**What needs to be done**
Extract the listing in its entirety, keeping each line identical to the original.

▬▬▬

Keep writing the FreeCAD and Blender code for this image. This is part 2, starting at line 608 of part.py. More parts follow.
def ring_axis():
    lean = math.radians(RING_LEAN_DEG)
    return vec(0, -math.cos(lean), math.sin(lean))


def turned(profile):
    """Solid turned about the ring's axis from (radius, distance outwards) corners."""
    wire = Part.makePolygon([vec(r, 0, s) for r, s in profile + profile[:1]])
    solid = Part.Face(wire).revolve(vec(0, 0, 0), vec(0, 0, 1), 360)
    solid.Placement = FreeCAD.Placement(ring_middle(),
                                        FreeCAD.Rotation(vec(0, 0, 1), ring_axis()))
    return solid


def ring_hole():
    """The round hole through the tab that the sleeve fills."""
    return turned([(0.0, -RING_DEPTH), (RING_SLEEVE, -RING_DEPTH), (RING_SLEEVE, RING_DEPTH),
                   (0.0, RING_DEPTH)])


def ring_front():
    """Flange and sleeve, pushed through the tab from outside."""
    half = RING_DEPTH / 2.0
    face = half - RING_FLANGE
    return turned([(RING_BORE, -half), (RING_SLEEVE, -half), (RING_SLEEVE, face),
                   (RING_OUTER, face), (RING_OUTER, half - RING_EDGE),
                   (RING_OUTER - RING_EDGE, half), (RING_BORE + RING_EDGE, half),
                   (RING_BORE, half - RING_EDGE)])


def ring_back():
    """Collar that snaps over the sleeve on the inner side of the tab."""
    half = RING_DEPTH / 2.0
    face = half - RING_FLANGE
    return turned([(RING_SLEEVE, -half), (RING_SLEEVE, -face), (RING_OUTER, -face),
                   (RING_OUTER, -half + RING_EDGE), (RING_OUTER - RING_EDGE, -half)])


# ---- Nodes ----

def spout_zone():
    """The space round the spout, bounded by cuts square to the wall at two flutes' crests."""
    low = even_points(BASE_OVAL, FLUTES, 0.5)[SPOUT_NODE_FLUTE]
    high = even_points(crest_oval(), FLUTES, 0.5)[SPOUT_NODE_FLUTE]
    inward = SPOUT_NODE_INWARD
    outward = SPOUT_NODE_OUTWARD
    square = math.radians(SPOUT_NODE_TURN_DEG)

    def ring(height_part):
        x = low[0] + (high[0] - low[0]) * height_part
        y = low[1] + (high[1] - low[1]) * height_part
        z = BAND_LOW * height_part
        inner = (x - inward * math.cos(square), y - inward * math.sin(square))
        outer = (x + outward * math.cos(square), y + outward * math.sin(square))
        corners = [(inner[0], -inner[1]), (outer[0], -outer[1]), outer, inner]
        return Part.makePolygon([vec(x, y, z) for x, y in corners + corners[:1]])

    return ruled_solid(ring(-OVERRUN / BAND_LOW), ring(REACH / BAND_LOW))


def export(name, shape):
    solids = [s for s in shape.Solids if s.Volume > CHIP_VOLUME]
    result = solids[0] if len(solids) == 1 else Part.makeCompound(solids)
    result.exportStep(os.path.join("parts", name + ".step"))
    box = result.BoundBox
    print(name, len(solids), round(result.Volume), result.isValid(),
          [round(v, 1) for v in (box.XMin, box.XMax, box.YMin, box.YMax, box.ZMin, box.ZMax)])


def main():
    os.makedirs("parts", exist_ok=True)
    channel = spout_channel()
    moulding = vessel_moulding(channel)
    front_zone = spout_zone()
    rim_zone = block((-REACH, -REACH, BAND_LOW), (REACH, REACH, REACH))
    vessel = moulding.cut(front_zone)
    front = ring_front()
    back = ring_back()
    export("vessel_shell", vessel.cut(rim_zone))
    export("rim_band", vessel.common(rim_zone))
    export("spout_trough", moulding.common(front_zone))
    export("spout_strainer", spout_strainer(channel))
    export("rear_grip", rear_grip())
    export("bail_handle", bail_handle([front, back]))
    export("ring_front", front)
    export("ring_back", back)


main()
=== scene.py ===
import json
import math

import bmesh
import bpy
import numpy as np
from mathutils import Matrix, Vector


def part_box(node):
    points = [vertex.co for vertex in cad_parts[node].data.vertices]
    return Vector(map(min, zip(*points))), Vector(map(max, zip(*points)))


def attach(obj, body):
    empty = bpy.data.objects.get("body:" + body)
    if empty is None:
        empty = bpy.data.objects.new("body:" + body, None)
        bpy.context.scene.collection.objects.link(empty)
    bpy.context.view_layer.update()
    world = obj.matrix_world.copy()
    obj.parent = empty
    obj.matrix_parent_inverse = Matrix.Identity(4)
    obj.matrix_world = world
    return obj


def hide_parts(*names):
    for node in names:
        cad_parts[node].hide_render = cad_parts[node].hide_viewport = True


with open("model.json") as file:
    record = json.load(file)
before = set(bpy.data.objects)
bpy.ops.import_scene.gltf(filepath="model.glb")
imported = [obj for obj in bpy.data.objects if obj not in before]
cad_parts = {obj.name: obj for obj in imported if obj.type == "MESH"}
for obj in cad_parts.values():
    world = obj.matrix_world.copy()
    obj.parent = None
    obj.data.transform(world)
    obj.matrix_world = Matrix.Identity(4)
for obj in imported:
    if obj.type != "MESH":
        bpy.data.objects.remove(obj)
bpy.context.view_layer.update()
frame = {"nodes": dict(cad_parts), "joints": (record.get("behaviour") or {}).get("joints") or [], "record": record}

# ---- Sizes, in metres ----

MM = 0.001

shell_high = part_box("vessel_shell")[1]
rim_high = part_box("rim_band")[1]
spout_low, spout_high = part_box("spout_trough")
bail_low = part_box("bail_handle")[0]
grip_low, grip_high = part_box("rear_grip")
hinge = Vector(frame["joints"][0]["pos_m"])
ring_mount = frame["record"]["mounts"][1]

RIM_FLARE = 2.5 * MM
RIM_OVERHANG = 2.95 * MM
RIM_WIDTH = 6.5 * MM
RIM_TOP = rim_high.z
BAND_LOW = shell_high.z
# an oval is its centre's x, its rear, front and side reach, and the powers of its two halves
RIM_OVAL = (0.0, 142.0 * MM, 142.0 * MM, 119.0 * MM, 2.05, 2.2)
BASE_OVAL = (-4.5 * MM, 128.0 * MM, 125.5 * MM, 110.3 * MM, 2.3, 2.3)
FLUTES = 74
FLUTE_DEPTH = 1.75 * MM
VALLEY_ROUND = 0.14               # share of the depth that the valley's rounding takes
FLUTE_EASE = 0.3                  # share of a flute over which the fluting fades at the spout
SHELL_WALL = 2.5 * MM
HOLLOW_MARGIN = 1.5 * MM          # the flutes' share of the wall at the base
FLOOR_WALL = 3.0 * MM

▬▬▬

**Written answer**
Keep writing the FreeCAD and Blender code for this image. This is part 2, starting at line 608 of part.py. More parts follow.
def ring_axis():
    lean = math.radians(RING_LEAN_DEG)
    return vec(0, -math.cos(lean), math.sin(lean))


def turned(profile):
    """Solid turned about the ring's axis from (radius, distance outwards) corners."""
    wire = Part.makePolygon([vec(r, 0, s) for r, s in profile + profile[:1]])
    solid = Part.Face(wire).revolve(vec(0, 0, 0), vec(0, 0, 1), 360)
    solid.Placement = FreeCAD.Placement(ring_middle(),
                                        FreeCAD.Rotation(vec(0, 0, 1), ring_axis()))
    return solid


def ring_hole():
    """The round hole through the tab that the sleeve fills."""
    return turned([(0.0, -RING_DEPTH), (RING_SLEEVE, -RING_DEPTH), (RING_SLEEVE, RING_DEPTH),
                   (0.0, RING_DEPTH)])


def ring_front():
    """Flange and sleeve, pushed through the tab from outside."""
    half = RING_DEPTH / 2.0
    face = half - RING_FLANGE
    return turned([(RING_BORE, -half), (RING_SLEEVE, -half), (RING_SLEEVE, face),
                   (RING_OUTER, face), (RING_OUTER, half - RING_EDGE),
                   (RING_OUTER - RING_EDGE, half), (RING_BORE + RING_EDGE, half),
                   (RING_BORE, half - RING_EDGE)])


def ring_back():
    """Collar that snaps over the sleeve on the inner side of the tab."""
    half = RING_DEPTH / 2.0
    face = half - RING_FLANGE
    return turned([(RING_SLEEVE, -half), (RING_SLEEVE, -face), (RING_OUTER, -face),
                   (RING_OUTER, -half + RING_EDGE), (RING_OUTER - RING_EDGE, -half)])


# ---- Nodes ----

def spout_zone():
    """The space round the spout, bounded by cuts square to the wall at two flutes' crests."""
    low = even_points(BASE_OVAL, FLUTES, 0.5)[SPOUT_NODE_FLUTE]
    high = even_points(crest_oval(), FLUTES, 0.5)[SPOUT_NODE_FLUTE]
    inward = SPOUT_NODE_INWARD
    outward = SPOUT_NODE_OUTWARD
    square = math.radians(SPOUT_NODE_TURN_DEG)

    def ring(height_part):
        x = low[0] + (high[0] - low[0]) * height_part
        y = low[1] + (high[1] - low[1]) * height_part
        z = BAND_LOW * height_part
        inner = (x - inward * math.cos(square), y - inward * math.sin(square))
        outer = (x + outward * math.cos(square), y + outward * math.sin(square))
        corners = [(inner[0], -inner[1]), (outer[0], -outer[1]), outer, inner]
        return Part.makePolygon([vec(x, y, z) for x, y in corners + corners[:1]])

    return ruled_solid(ring(-OVERRUN / BAND_LOW), ring(REACH / BAND_LOW))


def export(name, shape):
    solids = [s for s in shape.Solids if s.Volume > CHIP_VOLUME]
    result = solids[0] if len(solids) == 1 else Part.makeCompound(solids)
    result.exportStep(os.path.join("parts", name + ".step"))
    box = result.BoundBox
    print(name, len(solids), round(result.Volume), result.isValid(),
          [round(v, 1) for v in (box.XMin, box.XMax, box.YMin, box.YMax, box.ZMin, box.ZMax)])


def main():
    os.makedirs("parts", exist_ok=True)
    channel = spout_channel()
    moulding = vessel_moulding(channel)
    front_zone = spout_zone()
    rim_zone = block((-REACH, -REACH, BAND_LOW), (REACH, REACH, REACH))
    vessel = moulding.cut(front_zone)
    front = ring_front()
    back = ring_back()
    export("vessel_shell", vessel.cut(rim_zone))
    export("rim_band", vessel.common(rim_zone))
    export("spout_trough", moulding.common(front_zone))
    export("spout_strainer", spout_strainer(channel))
    export("rear_grip", rear_grip())
    export("bail_handle", bail_handle([front, back]))
    export("ring_front", front)
    export("ring_back", back)


main()
=== scene.py ===
import json
import math

import bmesh
import bpy
import numpy as np
from mathutils import Matrix, Vector


def part_box(node):
    points = [vertex.co for vertex in cad_parts[node].data.vertices]
    return Vector(map(min, zip(*points))), Vector(map(max, zip(*points)))


def attach(obj, body):
    empty = bpy.data.objects.get("body:" + body)
    if empty is None:
        empty = bpy.data.objects.new("body:" + body, None)
        bpy.context.scene.collection.objects.link(empty)
    bpy.context.view_layer.update()
    world = obj.matrix_world.copy()
    obj.parent = empty
    obj.matrix_parent_inverse = Matrix.Identity(4)
    obj.matrix_world = world
    return obj


def hide_parts(*names):
    for node in names:
        cad_parts[node].hide_render = cad_parts[node].hide_viewport = True


with open("model.json") as file:
    record = json.load(file)
before = set(bpy.data.objects)
bpy.ops.import_scene.gltf(filepath="model.glb")
imported = [obj for obj in bpy.data.objects if obj not in before]
cad_parts = {obj.name: obj for obj in imported if obj.type == "MESH"}
for obj in cad_parts.values():
    world = obj.matrix_world.copy()
    obj.parent = None
    obj.data.transform(world)
    obj.matrix_world = Matrix.Identity(4)
for obj in imported:
    if obj.type != "MESH":
        bpy.data.objects.remove(obj)
bpy.context.view_layer.update()
frame = {"nodes": dict(cad_parts), "joints": (record.get("behaviour") or {}).get("joints") or [], "record": record}

# ---- Sizes, in metres ----

MM = 0.001

shell_high = part_box("vessel_shell")[1]
rim_high = part_box("rim_band")[1]
spout_low, spout_high = part_box("spout_trough")
bail_low = part_box("bail_handle")[0]
grip_low, grip_high = part_box("rear_grip")
hinge = Vector(frame["joints"][0]["pos_m"])
ring_mount = frame["record"]["mounts"][1]

RIM_FLARE = 2.5 * MM
RIM_OVERHANG = 2.95 * MM
RIM_WIDTH = 6.5 * MM
RIM_TOP = rim_high.z
BAND_LOW = shell_high.z
# an oval is its centre's x, its rear, front and side reach, and the powers of its two halves
RIM_OVAL = (0.0, 142.0 * MM, 142.0 * MM, 119.0 * MM, 2.05, 2.2)
BASE_OVAL = (-4.5 * MM, 128.0 * MM, 125.5 * MM, 110.3 * MM, 2.3, 2.3)
FLUTES = 74
FLUTE_DEPTH = 1.75 * MM
VALLEY_ROUND = 0.14               # share of the depth that the valley's rounding takes
FLUTE_EASE = 0.3                  # share of a flute over which the fluting fades at the spout
SHELL_WALL = 2.5 * MM
HOLLOW_MARGIN = 1.5 * MM          # the flutes' share of the wall at the base
FLOOR_WALL = 3.0 * MM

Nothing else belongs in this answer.